# [Problem to solve]
Up to and including the line containing "10.2, 7.4, 0.9))", please reproduce the lines of the listing below, starting from the top.

# [Given data]
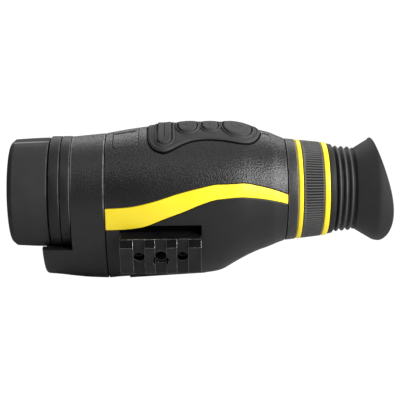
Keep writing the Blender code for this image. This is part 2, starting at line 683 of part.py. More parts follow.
def build_main_board(upper_shell):
    board = box("main_board", (-28.5, 20), both(18.5), (11.0, 12.6), "board")
    fuse(board, box("processor", (-8, 6), both(6), (12.0, 14.4)))
    fuse(board, box("connector_front", (-27.0, -24.4), both(6.5), (9.4, 11.4)))
    fuse(board, box("connector_rear", (16.0, 18.4), both(5.0), (9.6, 11.4)))
    # the board hangs from two posts of the upper shell, one with a screw and one with a peg
    post_x, post_y = -16, 15.8

    def upright(name, y, z, height, radius, segs=12, look=None):
        return rod(name, (post_x, y, z), (0, 0, height), radius, look, segs)

    for i, y in enumerate(both(post_y)):
        fuse(upper_shell, upright("board_post_%d" % (i + 1), y, 12.9, 10.6, 2.3, 14))
        cut(board, upright("board_hole_%d" % (i + 1), y, 10, 4, 1.3))
    cut(upper_shell, upright("board_tap", -post_y, 11, 8, 1.15))
    fuse(upper_shell, upright("board_peg", post_y, 10.6, 2.6, 0.95))
    screw = upright("board_screw", -post_y, 9.4, 1.3, 1.9, 14, "steel")
    fuse(screw, upright("board_shank", -post_y, 10.2, 7.4, 0.9))


def build_io_board():
    board = box("io_board", (-29.2, -18.2), both(11.0), (16.6, 17.8), "board")
    usb = box("usb_port", (-25.1, -21.9), (-8.4, 0.6), (18.1, 23.9), "steel")
    cut(usb, box("usb_mouth", (-24.6, -22.4), (-7.9, 0.1), (19.4, 26)))
    fuse(board, box("card_slot", (-25.6, -21.4), (1.6, 8.9), (17.4, 23.2)))
    cut(board, box("card_mouth", (-24.2, -22.8), (2.3, 8.2), (19.4, 26)))


def ribbon(name, half_width, *controls):
    """A flat cable along the cubic Bezier curve of four (x, z) control points."""
    thickness, steps = 0.25, 9
    path = []
    for i in range(steps + 1):
        t = i / steps
        weights = ((1 - t) ** 3, 3 * t * (1 - t) ** 2, 3 * t * t * (1 - t), t ** 3)
        path.append([sum(w * point[k] for w, point in zip(weights, controls))
                     for k in (0, 1)])
    rows = []
    for i, (x, z) in enumerate(path):
        before = path[max(i - 1, 0)]
        after = path[min(i + 1, steps)]
        along = Vector((after[0] - before[0], 0, after[1] - before[1])).normalized()
        off = Vector((-along.z, 0, along.x)) * thickness / 2
        rows.append([(x + off.x, -half_width, z + off.z), (x + off.x, half_width, z + off.z),
                     (x - off.x, half_width, z - off.z), (x - off.x, -half_width, z - off.z)])
    add(name, loft(rows), "brass")


# ---------------------------------------------------------------- eyepiece
def build_eyepiece():
    turned("eyepiece_collar", "satin", 28, (
        (51.45, 22.0), (51.45, 24.4), (56.1, 23.9), (56.1, 19.6), (52.6, 19.6),
        (52.6, 22.0)))
    turned("eyepiece_barrel", "black_metal", 24, (
        (33.4, 19.2), (48.6, 19.2), (48.6, 21.6), (52.2, 21.6), (52.2, 19.2),
        (73.0, 19.2), (73.0, 17.0), (33.4, 17.0)))
    turned("yellow_ring_front", "yellow", 28, (
        (56.4, 23.6), (58.5, 23.8), (58.5, 21.6), (56.4, 21.6)))
    turned("diopter_ring", "rubber", 36, (
        (56.5, 21.3), (58.8, 21.3), (58.8, 23.6), (68.4, 22.5), (68.4, 20.7),
        (71.0, 20.7), (71.0, 19.5), (56.5, 19.5)))
    turned("yellow_ring_rear", "yellow", 28, (
        (68.7, 22.5), (71.1, 22.2), (71.1, 21.0), (68.7, 21.0)))
    turned("ocular_cell", "black_metal", 24, (
        (53.2, 16.7), (68.0, 16.7), (68.0, 14.9), (61.7, 14.9), (61.7, 13.4),
        (59.1, 13.4), (59.1, 14.9), (54.4, 14.9), (54.4, 13.6), (53.2, 13.6)))
    turned("ocular_lens_front", "glass", 24, (
        (54.9, 0), (55.4, 8.0), (56.4, 14.6), (58.8, 14.6), (58.8, 0)))
    turned("ocular_lens_rear", "glass", 24, (
        (62.0, 0), (62.0, 14.6), (64.0, 14.6), (65.3, 8.0), (65.8, 0)))


def build_display():
    half_y, half_z = 7.1, 5.6
    holder = rod("display_holder", (36.4, 0, 0), (5.6, 0, 0), 16.7, "satin", segs=28)
    cut(holder, box("display_seat", (35, 39.6), both(half_y + GAP), both(half_z + GAP)))
    cut(holder, box("display_window", (39, 43), both(5.6), both(4.4)))
    box("display_module", (36.2, 39.3), both(half_y), both(half_z), "glass")


# ---------------------------------------------------------------- eyecup
CUP_X, CUP_R = 84.4, 19.2       # front end of the flare
CONE, RIM_R = 0.6, 25.2         # radius gained per mm, and radius at the rim
ROUNDING = 0.8                  # how gently the cone turns into the straight part
WING_AT = math.radians(-12)     # the wing points to the rail side and a little down
RIM_X, WING_REACH, WING_POWER = 92.9, 7.5, 3.4


def build_eyecup_mount():
    turned("eyecup_base", "rubber", 28, (
        (71.4, 21.7), (73.7, 21.3), (74.4, 20.2), (74.4, 17.3), (73.3, 17.3),
        (73.3, 19.5), (71.4, 19.5)))
    x0, x1 = 74.75, 84.1
    bore_r, start_r, taper = 18.2, 20.1, 0.75
    ridge_x, ridge_pitch, ridge_height = 76.1, 2.85, 0.6
    wave = []
    for i in range(10):
        x = x0 + (x1 - x0) * i / 9
        mean = start_r - taper * (x - x0) / (x1 - x0)
        phase = 2 * math.pi * (x - ridge_x) / ridge_pitch
        wave.append((x, mean + ridge_height * math.cos(phase)))
    turned("eyecup_bellows", "rubber", 28, wave + [(x1, bore_r), (x0, bore_r)])


def flare(x):
    """Outer radius of the eyecup at x: a cone that levels out into a straight tube."""
    radius = CUP_R + CONE * (x - CUP_X)
    over = radius - (RIM_R - ROUNDING)
    return radius if over < 0 else RIM_R - ROUNDING * math.exp(-over / ROUNDING)


def cup_ring(fraction, inset=0.0):
    """Ring at a fraction of the way to the rim; angles are 0 at -Y, 90 degrees on top."""
    ring = []
    for i in range(30):
        angle = 2 * math.pi * i / 30
        nearness = (1 + math.cos(angle - WING_AT)) / 2
        rim_x = RIM_X + WING_REACH * nearness ** WING_POWER
        x = CUP_X + (rim_x - CUP_X) * fraction
        radius = flare(x) - inset
        ring.append((x, -radius * math.cos(angle), radius * math.sin(angle)))
    return ring


def build_eyecup():
    rows = [cup_ring(f) for f in (0.0, 0.1, 0.35, 0.6, 0.8, 0.95, 1.0)]
    # back along the inside, thinner at the rim
    rows.append(cup_ring(0.99, inset=1.1))
    rows += [cup_ring(f, inset=1.6) for f in (0.8, 0.6, 0.35, 0.1, 0.0)]
    add("eyecup", loft(rows, loop=True), "rubber")


# ---------------------------------------------------------------- assembly
upper_shell, lower_shell = build_shells()
build_stripes()
front_housing = build_front_housing()
add_housing_screws(front_housing, upper_shell, lower_shell)
build_keypad(upper_shell)
build_port_cover(upper_shell)
build_indicator(upper_shell)
build_rail(lower_shell)
build_battery_door(lower_shell)
build_battery()
build_battery_spring()
build_lens_cap()
build_objective()
build_illuminator()
build_sensor()
build_main_board(upper_shell)
build_io_board()
ribbon("sensor_ribbon", 5.5, (-32.3, -2), (-28.5, -2), (-31.5, 8.9), (-23.8, 8.9))
ribbon("display_ribbon", 4.0, (18.6, 8.6), (26, 8.6), (26, 4.5), (35.2, 4.5))
build_eyepiece()
build_display()
build_eyecup_mount()
build_eyecup()

# place the origin on the rest face
shift = Vector((-REST_X, 0, -belly(REST_X))) * MM
for ob in list(model.objects) + list(cutters.objects):
    ob.location += shift
bpy.context.view_layer.update()
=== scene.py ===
import json
import math

import bmesh
import bpy
import numpy as np
from mathutils import Matrix, Vector


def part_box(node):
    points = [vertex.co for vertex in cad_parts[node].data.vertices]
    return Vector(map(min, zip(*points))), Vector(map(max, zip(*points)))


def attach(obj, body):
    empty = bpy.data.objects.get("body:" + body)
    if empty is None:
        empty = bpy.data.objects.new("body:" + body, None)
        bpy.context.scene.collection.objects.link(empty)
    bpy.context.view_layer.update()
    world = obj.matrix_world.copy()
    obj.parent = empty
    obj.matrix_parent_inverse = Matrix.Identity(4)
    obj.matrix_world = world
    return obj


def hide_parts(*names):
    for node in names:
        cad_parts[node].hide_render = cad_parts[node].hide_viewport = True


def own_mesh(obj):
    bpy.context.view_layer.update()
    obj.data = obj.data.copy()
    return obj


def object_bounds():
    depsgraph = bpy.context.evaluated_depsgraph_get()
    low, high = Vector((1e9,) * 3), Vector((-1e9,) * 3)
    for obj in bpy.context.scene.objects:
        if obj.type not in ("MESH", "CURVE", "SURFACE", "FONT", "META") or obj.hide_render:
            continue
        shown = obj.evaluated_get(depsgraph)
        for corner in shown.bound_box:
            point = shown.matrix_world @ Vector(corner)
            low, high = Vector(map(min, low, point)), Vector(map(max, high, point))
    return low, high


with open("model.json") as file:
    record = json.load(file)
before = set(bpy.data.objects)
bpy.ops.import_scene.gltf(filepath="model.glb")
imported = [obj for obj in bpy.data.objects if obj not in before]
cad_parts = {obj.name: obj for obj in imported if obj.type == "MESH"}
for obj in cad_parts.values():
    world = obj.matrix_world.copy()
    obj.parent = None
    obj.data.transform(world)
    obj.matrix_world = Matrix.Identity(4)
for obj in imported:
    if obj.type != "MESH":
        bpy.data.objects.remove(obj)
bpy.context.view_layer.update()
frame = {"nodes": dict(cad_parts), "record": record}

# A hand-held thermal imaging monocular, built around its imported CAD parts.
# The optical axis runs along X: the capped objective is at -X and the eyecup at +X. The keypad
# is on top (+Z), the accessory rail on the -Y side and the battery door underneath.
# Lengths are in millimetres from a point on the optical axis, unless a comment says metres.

BODY_OF = {node: body for body, nodes in frame["record"]["behaviour"]["bodies"].items()
           for node in nodes}
SLOT_OF = {p["node"]: p["material_slot"] for p in frame["record"]["subparts"]}

MM = 0.001
TAU = 2 * math.pi
CAP_X = -78.2                       # outer face of the lens cap
ring_lo, ring_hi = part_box("bezel_ring")
ORIGIN_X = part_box("lens_cap")[0].x * 1000 - CAP_X
ORIGIN_Z = (ring_lo.z + ring_hi.z) * 500
ORIGIN = np.array([ORIGIN_X, 0.0, ORIGIN_Z])


def to_world(points):
    return (np.asarray(points, float) + ORIGIN) * MM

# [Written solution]
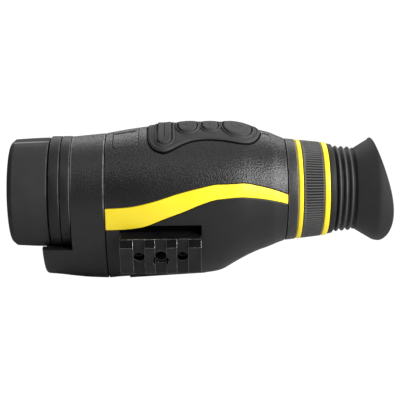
Keep writing the Blender code for this image. This is part 2, starting at line 683 of part.py. More parts follow.
def build_main_board(upper_shell):
    board = box("main_board", (-28.5, 20), both(18.5), (11.0, 12.6), "board")
    fuse(board, box("processor", (-8, 6), both(6), (12.0, 14.4)))
    fuse(board, box("connector_front", (-27.0, -24.4), both(6.5), (9.4, 11.4)))
    fuse(board, box("connector_rear", (16.0, 18.4), both(5.0), (9.6, 11.4)))
    # the board hangs from two posts of the upper shell, one with a screw and one with a peg
    post_x, post_y = -16, 15.8

    def upright(name, y, z, height, radius, segs=12, look=None):
        return rod(name, (post_x, y, z), (0, 0, height), radius, look, segs)

    for i, y in enumerate(both(post_y)):
        fuse(upper_shell, upright("board_post_%d" % (i + 1), y, 12.9, 10.6, 2.3, 14))
        cut(board, upright("board_hole_%d" % (i + 1), y, 10, 4, 1.3))
    cut(upper_shell, upright("board_tap", -post_y, 11, 8, 1.15))
    fuse(upper_shell, upright("board_peg", post_y, 10.6, 2.6, 0.95))
    screw = upright("board_screw", -post_y, 9.4, 1.3, 1.9, 14, "steel")
    fuse(screw, upright("board_shank", -post_y, 10.2, 7.4, 0.9))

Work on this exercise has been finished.